* Task objective *
Your task is to print every entry below exactly as given.

(CAD and scene scripts)
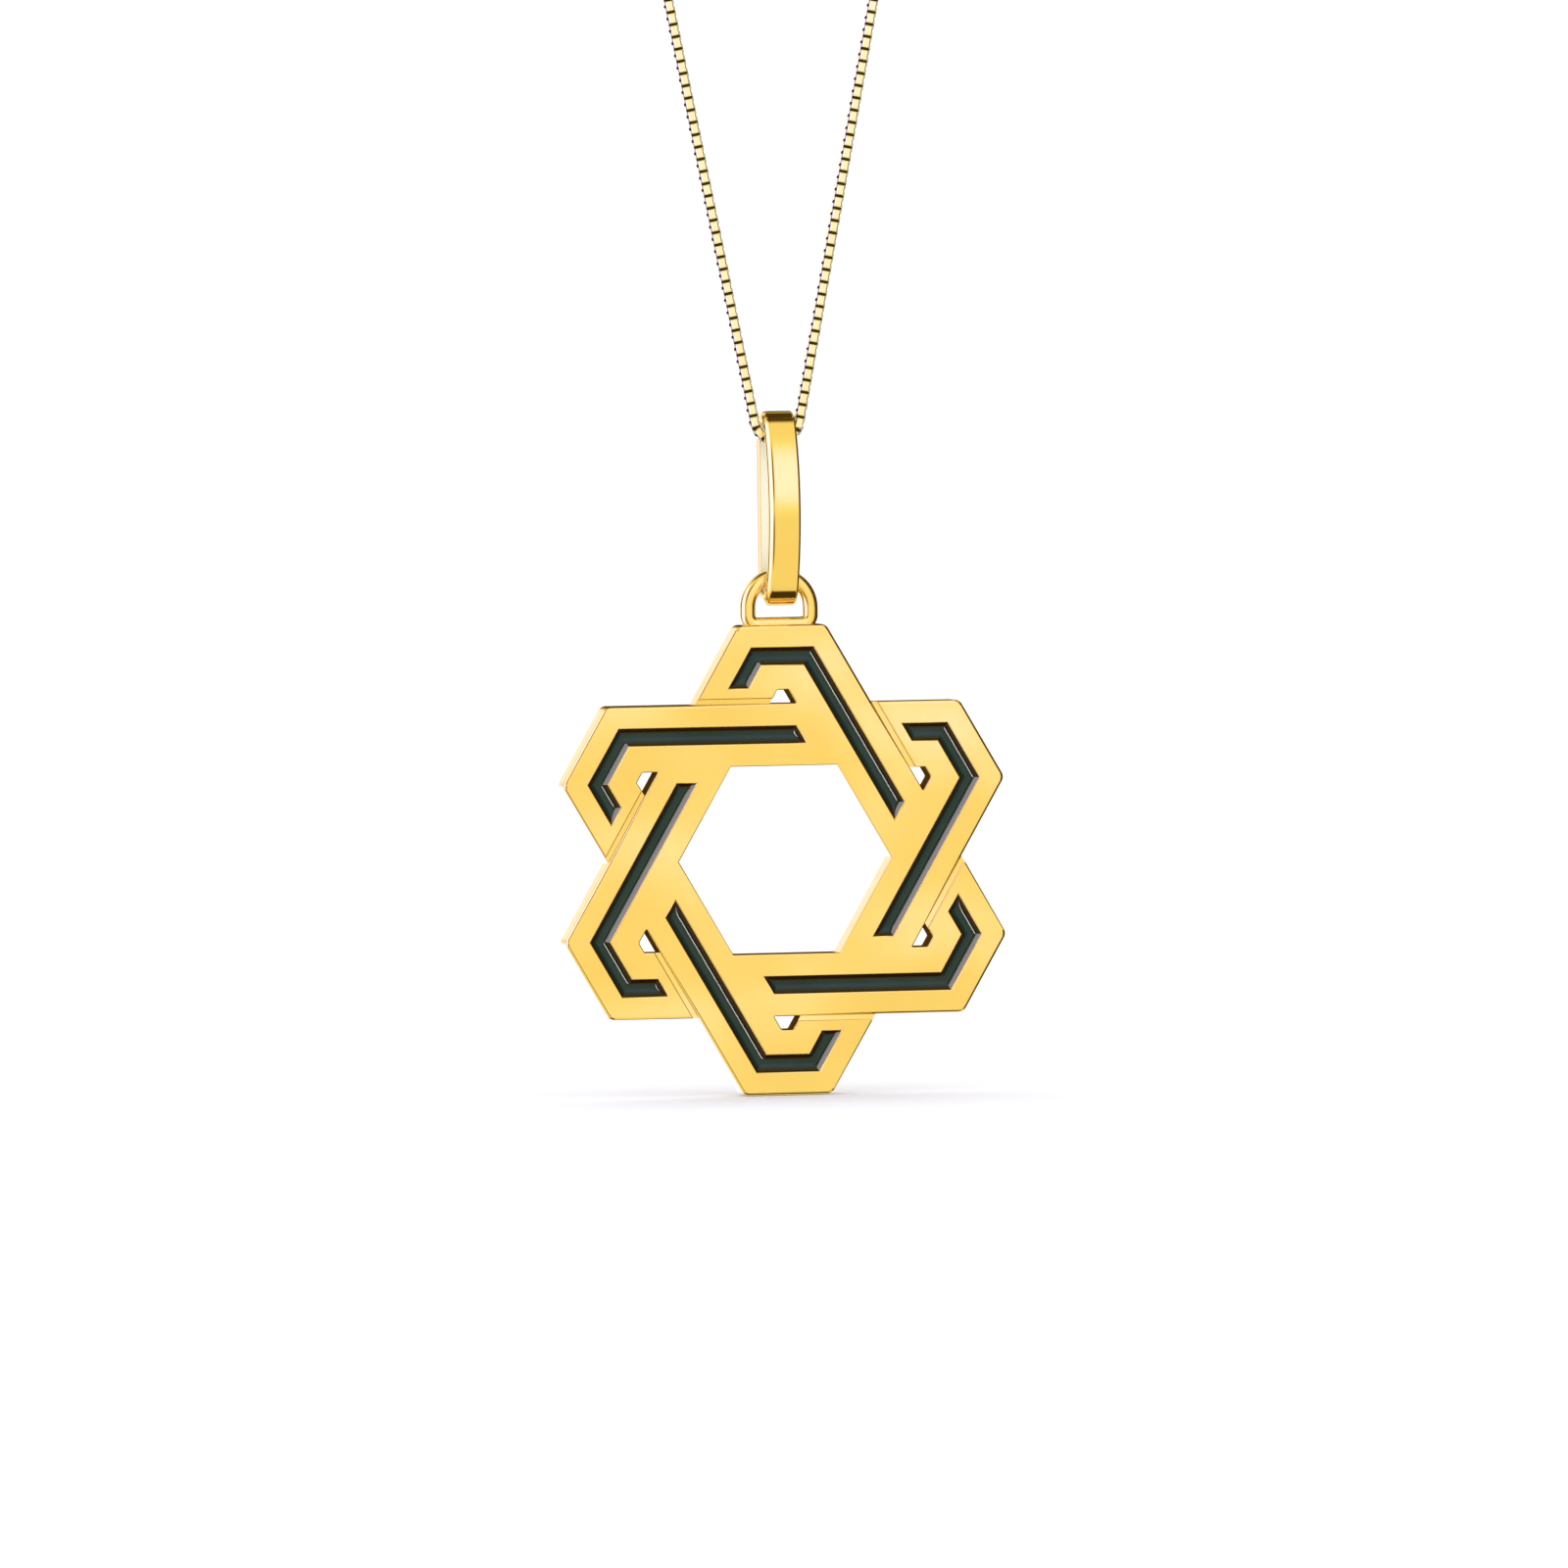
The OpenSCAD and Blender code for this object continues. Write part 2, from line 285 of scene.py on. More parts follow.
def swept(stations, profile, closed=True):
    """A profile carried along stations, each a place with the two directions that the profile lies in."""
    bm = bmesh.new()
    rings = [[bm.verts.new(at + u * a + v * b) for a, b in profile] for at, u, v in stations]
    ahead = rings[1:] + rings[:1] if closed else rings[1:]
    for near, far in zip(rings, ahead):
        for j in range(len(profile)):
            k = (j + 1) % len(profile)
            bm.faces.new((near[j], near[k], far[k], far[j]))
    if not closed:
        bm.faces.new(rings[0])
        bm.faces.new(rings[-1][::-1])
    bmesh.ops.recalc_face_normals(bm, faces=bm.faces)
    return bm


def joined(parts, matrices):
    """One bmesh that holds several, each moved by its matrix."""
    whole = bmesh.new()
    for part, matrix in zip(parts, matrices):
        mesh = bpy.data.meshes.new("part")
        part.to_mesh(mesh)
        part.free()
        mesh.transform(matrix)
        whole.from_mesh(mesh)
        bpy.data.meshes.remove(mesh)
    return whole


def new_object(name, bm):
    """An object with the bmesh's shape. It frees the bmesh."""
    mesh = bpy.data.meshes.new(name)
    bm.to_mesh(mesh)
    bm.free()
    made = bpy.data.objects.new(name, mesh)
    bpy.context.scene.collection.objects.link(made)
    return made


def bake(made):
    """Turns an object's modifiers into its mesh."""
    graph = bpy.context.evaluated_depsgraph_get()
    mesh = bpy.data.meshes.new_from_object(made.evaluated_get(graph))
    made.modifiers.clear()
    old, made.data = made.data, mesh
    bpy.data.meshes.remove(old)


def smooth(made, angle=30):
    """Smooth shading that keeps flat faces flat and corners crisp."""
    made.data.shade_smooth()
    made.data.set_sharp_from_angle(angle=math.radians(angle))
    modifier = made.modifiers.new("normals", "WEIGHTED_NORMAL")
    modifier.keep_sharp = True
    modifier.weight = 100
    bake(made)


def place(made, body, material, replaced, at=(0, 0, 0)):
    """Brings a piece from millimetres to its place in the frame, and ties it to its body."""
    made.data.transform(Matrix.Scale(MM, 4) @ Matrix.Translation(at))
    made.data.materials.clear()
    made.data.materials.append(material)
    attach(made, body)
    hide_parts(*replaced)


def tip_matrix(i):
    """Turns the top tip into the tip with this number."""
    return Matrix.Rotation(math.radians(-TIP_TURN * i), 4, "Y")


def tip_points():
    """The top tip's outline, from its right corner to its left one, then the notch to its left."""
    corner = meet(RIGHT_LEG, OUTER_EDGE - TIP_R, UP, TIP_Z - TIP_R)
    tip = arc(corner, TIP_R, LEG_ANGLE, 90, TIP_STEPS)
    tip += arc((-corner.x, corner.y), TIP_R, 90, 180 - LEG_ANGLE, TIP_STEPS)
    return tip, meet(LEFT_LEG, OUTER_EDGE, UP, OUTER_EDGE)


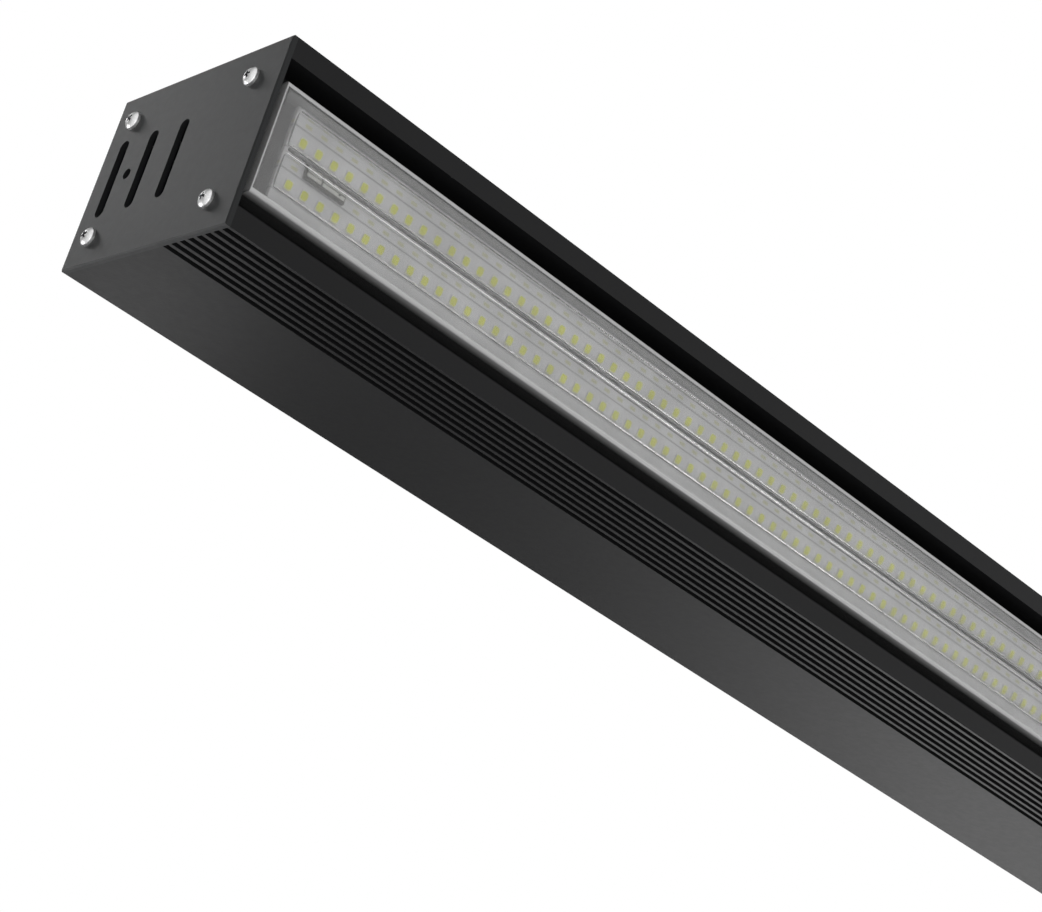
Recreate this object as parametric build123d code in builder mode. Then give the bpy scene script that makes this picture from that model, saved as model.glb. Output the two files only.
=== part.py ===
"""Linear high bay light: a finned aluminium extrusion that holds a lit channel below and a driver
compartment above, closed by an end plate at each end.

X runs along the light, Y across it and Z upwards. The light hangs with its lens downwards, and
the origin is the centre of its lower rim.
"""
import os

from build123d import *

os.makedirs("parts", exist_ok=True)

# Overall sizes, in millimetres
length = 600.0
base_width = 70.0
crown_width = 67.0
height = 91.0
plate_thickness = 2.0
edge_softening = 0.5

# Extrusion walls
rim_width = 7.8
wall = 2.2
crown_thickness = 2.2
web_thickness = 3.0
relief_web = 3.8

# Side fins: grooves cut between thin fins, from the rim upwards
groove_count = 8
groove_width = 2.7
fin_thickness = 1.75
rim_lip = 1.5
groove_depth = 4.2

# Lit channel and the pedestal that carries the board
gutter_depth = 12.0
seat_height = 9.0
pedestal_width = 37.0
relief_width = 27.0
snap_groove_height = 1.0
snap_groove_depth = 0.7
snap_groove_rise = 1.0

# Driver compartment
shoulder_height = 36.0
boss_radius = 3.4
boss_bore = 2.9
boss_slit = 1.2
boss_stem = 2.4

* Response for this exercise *
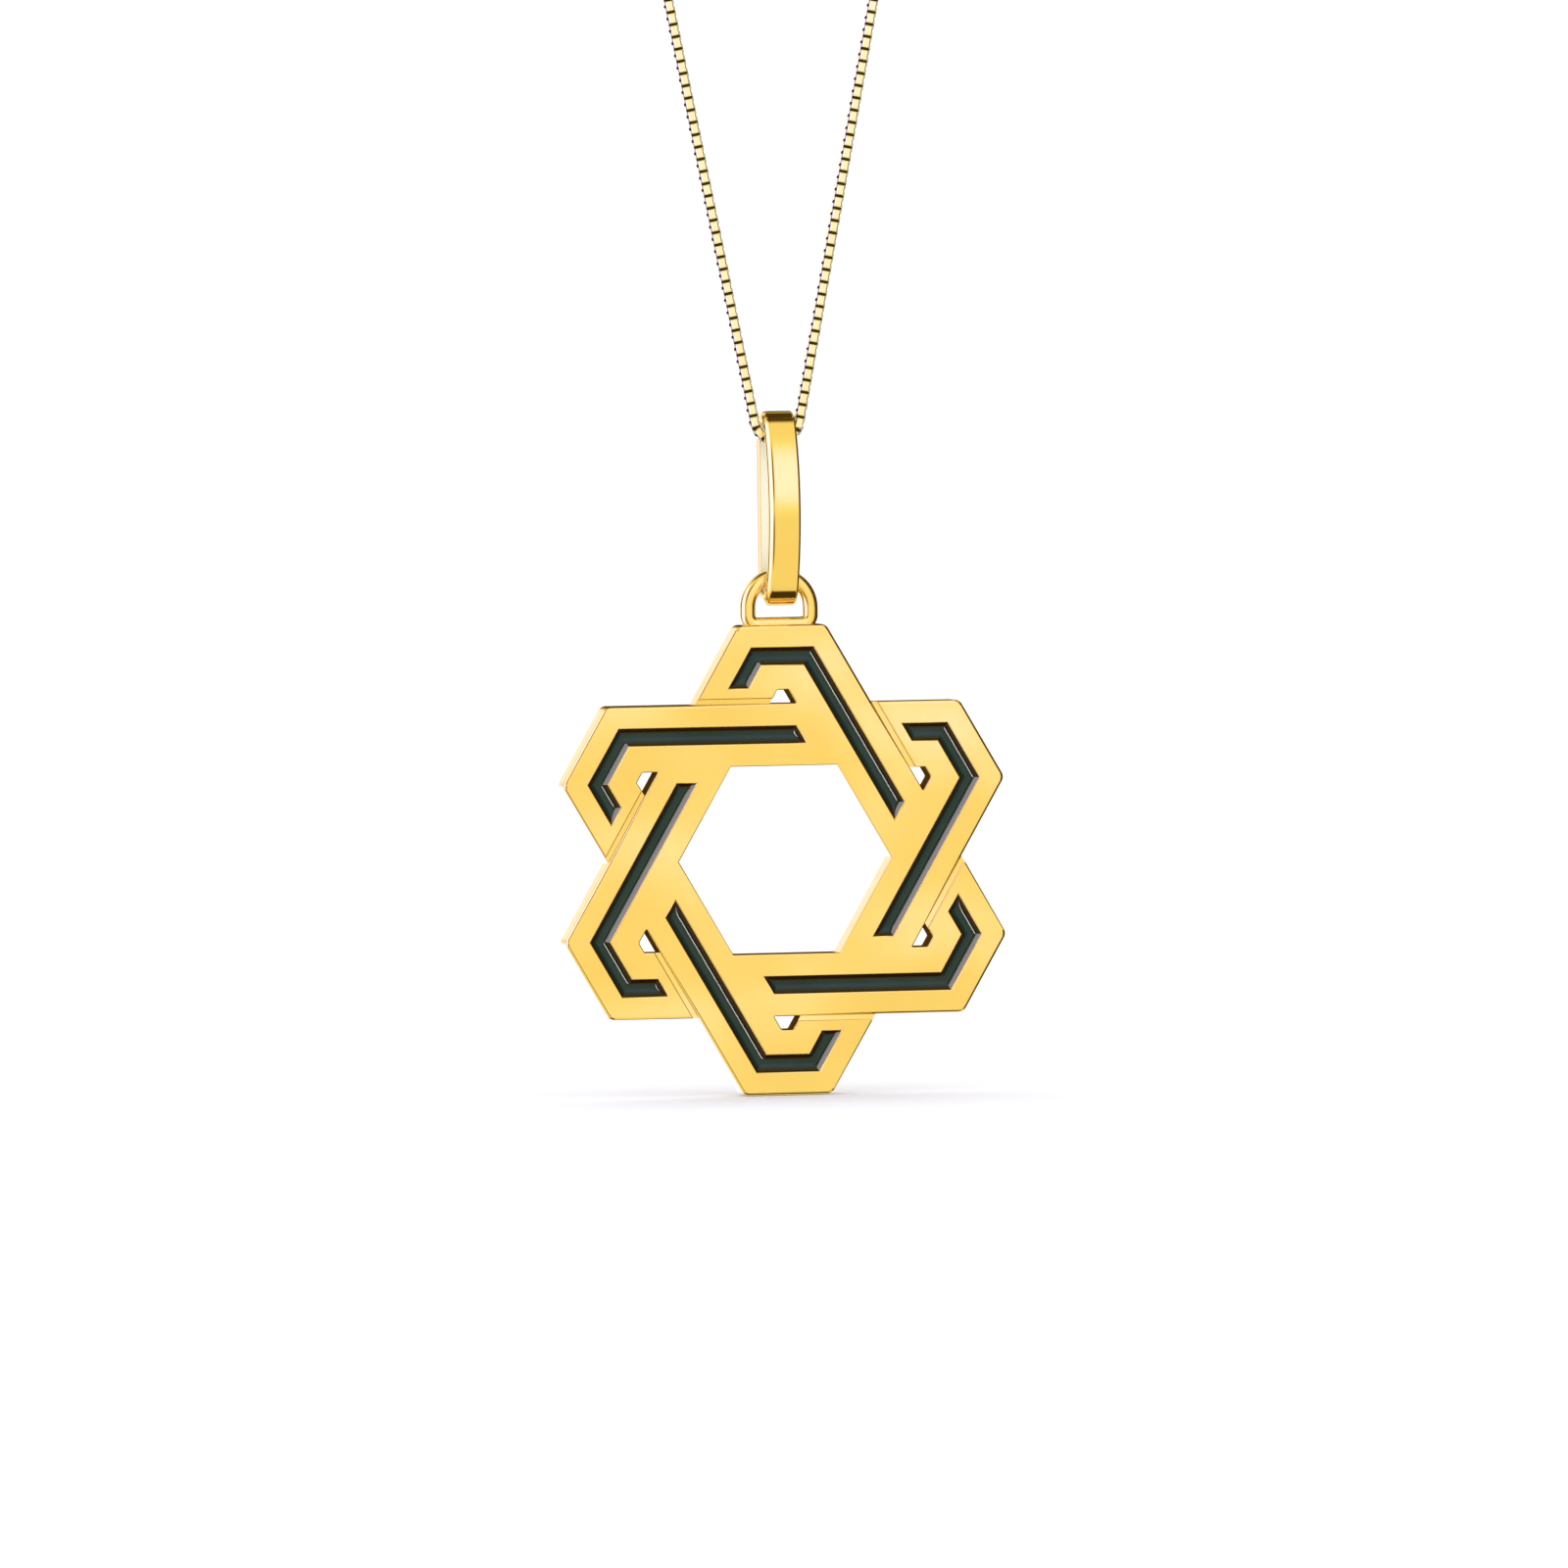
The OpenSCAD and Blender code for this object continues. Write part 2, from line 285 of scene.py on. More parts follow.
def swept(stations, profile, closed=True):
    """A profile carried along stations, each a place with the two directions that the profile lies in."""
    bm = bmesh.new()
    rings = [[bm.verts.new(at + u * a + v * b) for a, b in profile] for at, u, v in stations]
    ahead = rings[1:] + rings[:1] if closed else rings[1:]
    for near, far in zip(rings, ahead):
        for j in range(len(profile)):
            k = (j + 1) % len(profile)
            bm.faces.new((near[j], near[k], far[k], far[j]))
    if not closed:
        bm.faces.new(rings[0])
        bm.faces.new(rings[-1][::-1])
    bmesh.ops.recalc_face_normals(bm, faces=bm.faces)
    return bm


def joined(parts, matrices):
    """One bmesh that holds several, each moved by its matrix."""
    whole = bmesh.new()
    for part, matrix in zip(parts, matrices):
        mesh = bpy.data.meshes.new("part")
        part.to_mesh(mesh)
        part.free()
        mesh.transform(matrix)
        whole.from_mesh(mesh)
        bpy.data.meshes.remove(mesh)
    return whole


def new_object(name, bm):
    """An object with the bmesh's shape. It frees the bmesh."""
    mesh = bpy.data.meshes.new(name)
    bm.to_mesh(mesh)
    bm.free()
    made = bpy.data.objects.new(name, mesh)
    bpy.context.scene.collection.objects.link(made)
    return made


def bake(made):
    """Turns an object's modifiers into its mesh."""
    graph = bpy.context.evaluated_depsgraph_get()
    mesh = bpy.data.meshes.new_from_object(made.evaluated_get(graph))
    made.modifiers.clear()
    old, made.data = made.data, mesh
    bpy.data.meshes.remove(old)


def smooth(made, angle=30):
    """Smooth shading that keeps flat faces flat and corners crisp."""
    made.data.shade_smooth()
    made.data.set_sharp_from_angle(angle=math.radians(angle))
    modifier = made.modifiers.new("normals", "WEIGHTED_NORMAL")
    modifier.keep_sharp = True
    modifier.weight = 100
    bake(made)


def place(made, body, material, replaced, at=(0, 0, 0)):
    """Brings a piece from millimetres to its place in the frame, and ties it to its body."""
    made.data.transform(Matrix.Scale(MM, 4) @ Matrix.Translation(at))
    made.data.materials.clear()
    made.data.materials.append(material)
    attach(made, body)
    hide_parts(*replaced)


def tip_matrix(i):
    """Turns the top tip into the tip with this number."""
    return Matrix.Rotation(math.radians(-TIP_TURN * i), 4, "Y")


def tip_points():
    """The top tip's outline, from its right corner to its left one, then the notch to its left."""
    corner = meet(RIGHT_LEG, OUTER_EDGE - TIP_R, UP, TIP_Z - TIP_R)
    tip = arc(corner, TIP_R, LEG_ANGLE, 90, TIP_STEPS)
    tip += arc((-corner.x, corner.y), TIP_R, 90, 180 - LEG_ANGLE, TIP_STEPS)
    return tip, meet(LEFT_LEG, OUTER_EDGE, UP, OUTER_EDGE)


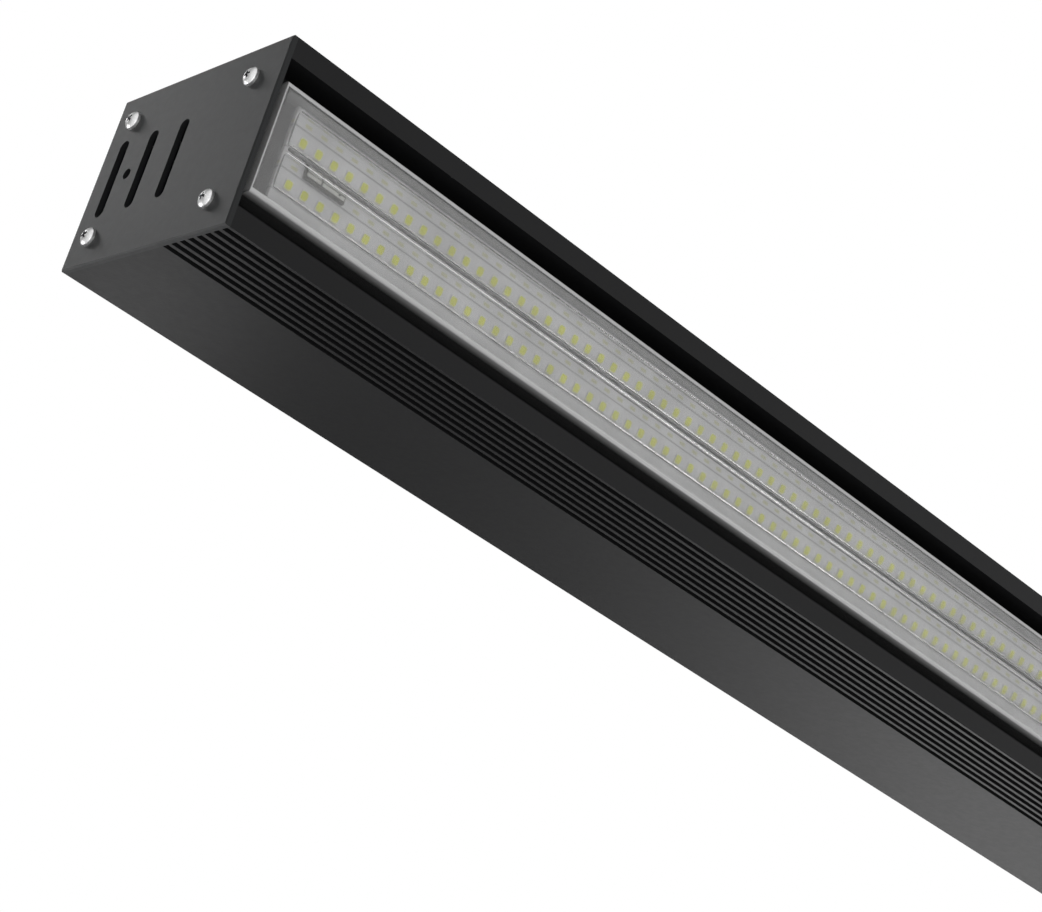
Recreate this object as parametric build123d code in builder mode. Then give the bpy scene script that makes this picture from that model, saved as model.glb. Output the two files only.
=== part.py ===
"""Linear high bay light: a finned aluminium extrusion that holds a lit channel below and a driver
compartment above, closed by an end plate at each end.

X runs along the light, Y across it and Z upwards. The light hangs with its lens downwards, and
the origin is the centre of its lower rim.
"""
import os

from build123d import *

os.makedirs("parts", exist_ok=True)

# Overall sizes, in millimetres
length = 600.0
base_width = 70.0
crown_width = 67.0
height = 91.0
plate_thickness = 2.0
edge_softening = 0.5

# Extrusion walls
rim_width = 7.8
wall = 2.2
crown_thickness = 2.2
web_thickness = 3.0
relief_web = 3.8

# Side fins: grooves cut between thin fins, from the rim upwards
groove_count = 8
groove_width = 2.7
fin_thickness = 1.75
rim_lip = 1.5
groove_depth = 4.2

# Lit channel and the pedestal that carries the board
gutter_depth = 12.0
seat_height = 9.0
pedestal_width = 37.0
relief_width = 27.0
snap_groove_height = 1.0
snap_groove_depth = 0.7
snap_groove_rise = 1.0

# Driver compartment
shoulder_height = 36.0
boss_radius = 3.4
boss_bore = 2.9
boss_slit = 1.2
boss_stem = 2.4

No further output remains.